_DESCRIPTION OF THE TASK:_ The material below contains a line with "for name, solid" and a line with "reading the frame". Copy exactly those two lines and all lines between them.

_DATA PROVIDED:_
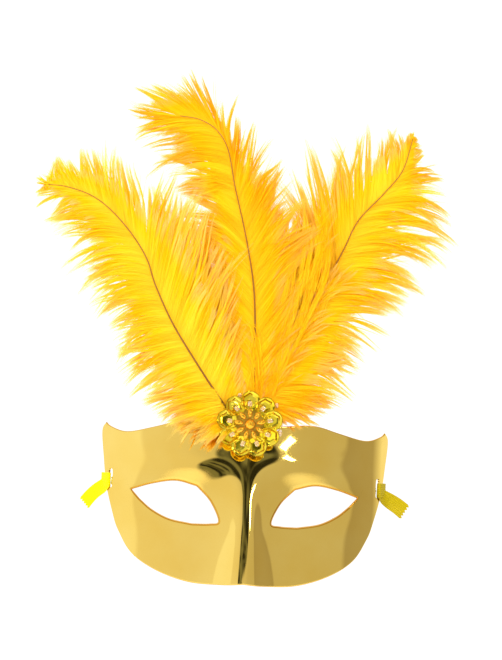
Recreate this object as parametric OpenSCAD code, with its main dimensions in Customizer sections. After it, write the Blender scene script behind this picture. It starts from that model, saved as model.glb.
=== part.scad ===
// Feathered masquerade half-mask: a gilded shell, three ostrich plumes, a sequin flower and two
// ribbon ties that are looped round the shell's side bars and folded up behind its cheeks.
// Millimetres. +X is the viewer's right, -Y is towards the viewer, +Z is up.
// The origin is on the inner face of the nose bridge, level with the eyes.

/* [Shell] */
// Width of the mask across its side edges
mask_w = 165; // [150:1:175]
// Thickness of the moulded wall
wall = 1.2; // [1:0.1:1.5]
// Half-width at which the swept front would turn edge-on
sweep_a = 88; // [87:1:100]
// Depth of the ellipse that the front is swept along
sweep_b = 56; // [45:1:60]
// How far the nose ridge stands out at its foot
nose_out = 11; // [8:1:16]
// How deep the turned-in lip of each eye opening is
lip_depth = 2.2; // [1:0.1:3]

/* [Ribbon slots] */
// Width of a slot, along the shell
slot_w = 3.4; // [3:0.1:4]
// Height of a slot
slot_h = 11; // [10.6:0.1:13]
// Height of the slots' centres above the origin
slot_z = 11.5; // [9:0.5:13]

/* [Flower] */
// Number of petals, and of wires
petals = 9; // [9:1:9]
// Diameter of a sequin petal
petal_d = 11; // [10:0.5:11.5]
// Distance from the flower's centre to a petal's centre
petal_ring = 13.5; // [13:0.5:15]
// How far each petal is twisted, so that it laps over the next
petal_twist = 13; // [12:1:15]
// Diameter of the centre bead
centre_d = 6; // [5:0.5:6]

/* [Plumes] */
// Diameter of a quill at its root
quill_d = 1.4; // [1.2:0.1:1.6]
// Thickness of a vane at its middle
vane_t = 6; // [4:0.5:6]

/* [Ribbon] */
// Width of the ribbon
ribbon_w = 10; // [9:0.5:10]
// Thickness of the ribbon
ribbon_t = 0.4; // [0.3:0.1:0.5]
// Length of the folded bundle
bundle_l = 25; // [22:1:26]
// Thickness of the folded bundle
bundle_t = 6.2; // [5:0.1:6.5]

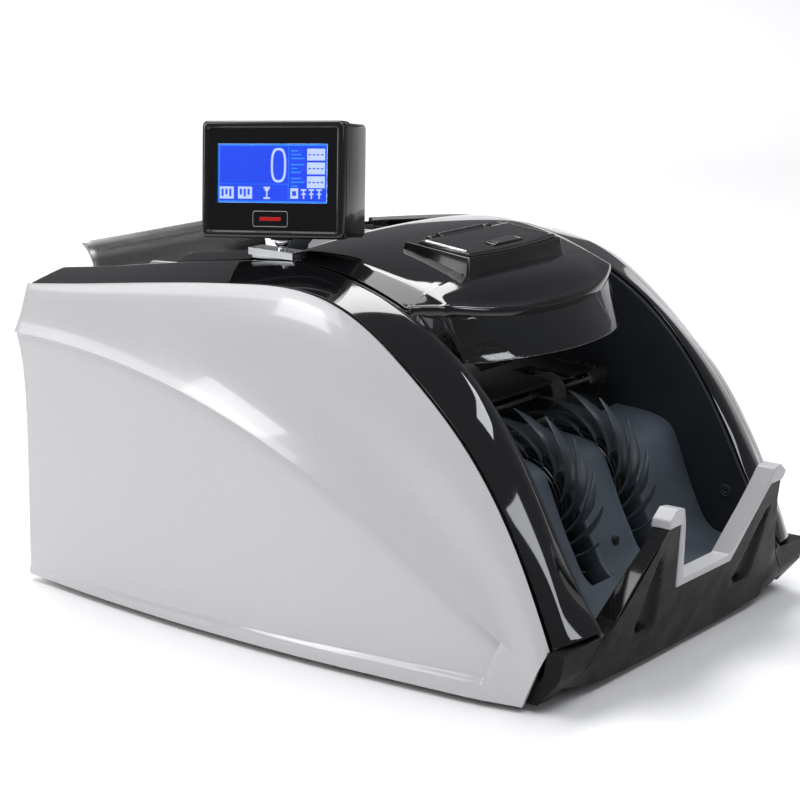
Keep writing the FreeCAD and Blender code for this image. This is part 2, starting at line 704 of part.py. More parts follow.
nodes["power_supply"] = power_supply()

nodes["hopper_floor"] = hopper_floor()
nodes["hopper_rear_plate"] = hopper_rear_plate()
pair("hopper_guide", hopper_guide())
nodes["path_plate"] = path_plate()

nodes["top_cover"] = top_cover()
nodes["hinge_pins"] = hinge_pins()
nodes["visor"] = visor()
nodes["retard_bracket"] = retard_bracket()
nodes["retard_roller"] = retard_roller()
nodes["keypad_bezel"] = keypad_bezel()
nodes["keypad_lid"] = pad_solid(keypad_lid())
nodes["keypad_board"] = pad_solid(keypad_board())
for number, name in enumerate(KEYS):
    nodes["key_" + name] = pad_solid(key(number))
nodes["display_bracket"] = display_bracket()
nodes["display_neck"] = display_neck()
for name, solid in (("front", display_front()), ("rear", display_rear()), ("window", display_window()),
                    ("lcd", display_lcd())):
    nodes["display_" + name] = display_solid(solid)

os.makedirs("parts", exist_ok=True)
for name, shape in nodes.items():
    shape.exportStep("parts/" + name + ".step")
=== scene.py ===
import math

import bmesh
import bpy
import numpy as np
from mathutils import Matrix, Vector
from mathutils.bvhtree import BVHTree


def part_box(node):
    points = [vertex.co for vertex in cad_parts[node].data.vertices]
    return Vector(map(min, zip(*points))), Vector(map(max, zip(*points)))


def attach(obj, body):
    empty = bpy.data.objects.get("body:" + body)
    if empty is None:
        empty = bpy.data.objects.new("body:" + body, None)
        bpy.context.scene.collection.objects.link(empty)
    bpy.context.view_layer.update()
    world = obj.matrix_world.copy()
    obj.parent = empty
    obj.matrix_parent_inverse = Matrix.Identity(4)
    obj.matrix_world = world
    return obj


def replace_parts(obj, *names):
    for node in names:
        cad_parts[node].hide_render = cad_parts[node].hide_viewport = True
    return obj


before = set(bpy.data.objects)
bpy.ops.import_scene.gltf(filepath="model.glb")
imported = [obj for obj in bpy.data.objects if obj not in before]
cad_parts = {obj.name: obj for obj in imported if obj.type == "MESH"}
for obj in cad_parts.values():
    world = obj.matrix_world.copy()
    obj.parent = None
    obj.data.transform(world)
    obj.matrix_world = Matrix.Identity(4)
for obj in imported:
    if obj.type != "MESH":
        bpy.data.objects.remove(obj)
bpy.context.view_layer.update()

MM = 0.001
BAND_X = 98.4 * MM          # half width at the inner edge of the gloss bands
PANEL_X = 128.8 * MM        # half width at the side panels' top edge
SIDES = (("right", 1), ("left", -1))


# ---------------------------------------------------------------- reading the frame

TREES = {}


def outermost(node, origin, direction):
    """The farthest point of a CAD node along a ray, or None."""
    if node not in TREES:
        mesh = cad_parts[node].data
        TREES[node] = BVHTree.FromPolygons([v.co for v in mesh.vertices],
                                           [tuple(p.vertices) for p in mesh.polygons])
    start, found = Vector(origin), None
    direction = Vector(direction).normalized()
    while True:
        hit = TREES[node].ray_cast(start, direction)[0]
        if hit is None:
            return found
        found, start = hit, hit + direction * 1e-5


def extreme(node, direction):
    """The vertex of a CAD node that lies farthest along a direction."""
    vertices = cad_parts[node].data.vertices
    return max((v.co for v in vertices), key=lambda co: co.dot(Vector(direction)))


def spline(points, samples):
    """Points along a natural cubic spline through a few points, evenly spaced."""
    p = np.array([tuple(q) for q in points], float)
    t = np.concatenate([[0], np.cumsum(np.linalg.norm(np.diff(p, axis=0), axis=1))])
    n, h = len(p), np.diff(t)
    a, b = np.eye(n), np.zeros_like(p)
    for i in range(1, n - 1):
        a[i, i - 1:i + 2] = h[i - 1], 2 * (h[i - 1] + h[i]), h[i]
        b[i] = 6 * ((p[i + 1] - p[i]) / h[i] - (p[i] - p[i - 1]) / h[i - 1])
    m = np.linalg.solve(a, b)

    def at(x):
        i = min(max(np.searchsorted(t, x) - 1, 0), n - 2)
        u, v = t[i + 1] - x, x - t[i]
        return ((m[i] * u ** 3 + m[i + 1] * v ** 3) / (6 * h[i])
                + (p[i] / h[i] - m[i] * h[i] / 6) * u + (p[i + 1] / h[i] - m[i + 1] * h[i] / 6) * v)

    fine = np.array([at(x) for x in np.linspace(0, t[-1], 600)])
    length = np.concatenate([[0], np.cumsum(np.linalg.norm(np.diff(fine, axis=0), axis=1))])
    even = np.linspace(0, length[-1], samples)
    return np.stack([np.interp(even, length, fine[:, k]) for k in range(p.shape[1])], axis=1)


def rim(node, x, samples, rays=15):
    """Side view (y, z) of a node's outer line at one x, from its rear over the top to its front tip."""
    rear, front = extreme(node, (0, 1, 1)), extreme(node, (0, -1, 0))
    centre = Vector((x, 20 * MM, 10 * MM))
    ends = [math.atan2(p.z - centre.z, p.y - centre.y) for p in (rear, front)]
    points = [(rear.y, rear.z)]
    for i in range(1, rays):
        angle = ends[0] + (ends[1] - ends[0]) * i / rays
        hit = outermost(node, centre, (0, math.cos(angle), math.sin(angle)))
        if hit is not None:
            points.append((hit.y, hit.z))
    return spline(points + [(front.y, front.z)], samples)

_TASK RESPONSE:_
for name, solid in (("front", display_front()), ("rear", display_rear()), ("window", display_window()),
                    ("lcd", display_lcd())):
    nodes["display_" + name] = display_solid(solid)

os.makedirs("parts", exist_ok=True)
for name, shape in nodes.items():
    shape.exportStep("parts/" + name + ".step")
=== scene.py ===
import math

import bmesh
import bpy
import numpy as np
from mathutils import Matrix, Vector
from mathutils.bvhtree import BVHTree


def part_box(node):
    points = [vertex.co for vertex in cad_parts[node].data.vertices]
    return Vector(map(min, zip(*points))), Vector(map(max, zip(*points)))


def attach(obj, body):
    empty = bpy.data.objects.get("body:" + body)
    if empty is None:
        empty = bpy.data.objects.new("body:" + body, None)
        bpy.context.scene.collection.objects.link(empty)
    bpy.context.view_layer.update()
    world = obj.matrix_world.copy()
    obj.parent = empty
    obj.matrix_parent_inverse = Matrix.Identity(4)
    obj.matrix_world = world
    return obj


def replace_parts(obj, *names):
    for node in names:
        cad_parts[node].hide_render = cad_parts[node].hide_viewport = True
    return obj


before = set(bpy.data.objects)
bpy.ops.import_scene.gltf(filepath="model.glb")
imported = [obj for obj in bpy.data.objects if obj not in before]
cad_parts = {obj.name: obj for obj in imported if obj.type == "MESH"}
for obj in cad_parts.values():
    world = obj.matrix_world.copy()
    obj.parent = None
    obj.data.transform(world)
    obj.matrix_world = Matrix.Identity(4)
for obj in imported:
    if obj.type != "MESH":
        bpy.data.objects.remove(obj)
bpy.context.view_layer.update()

MM = 0.001
BAND_X = 98.4 * MM          # half width at the inner edge of the gloss bands
PANEL_X = 128.8 * MM        # half width at the side panels' top edge
SIDES = (("right", 1), ("left", -1))


# ---------------------------------------------------------------- reading the frame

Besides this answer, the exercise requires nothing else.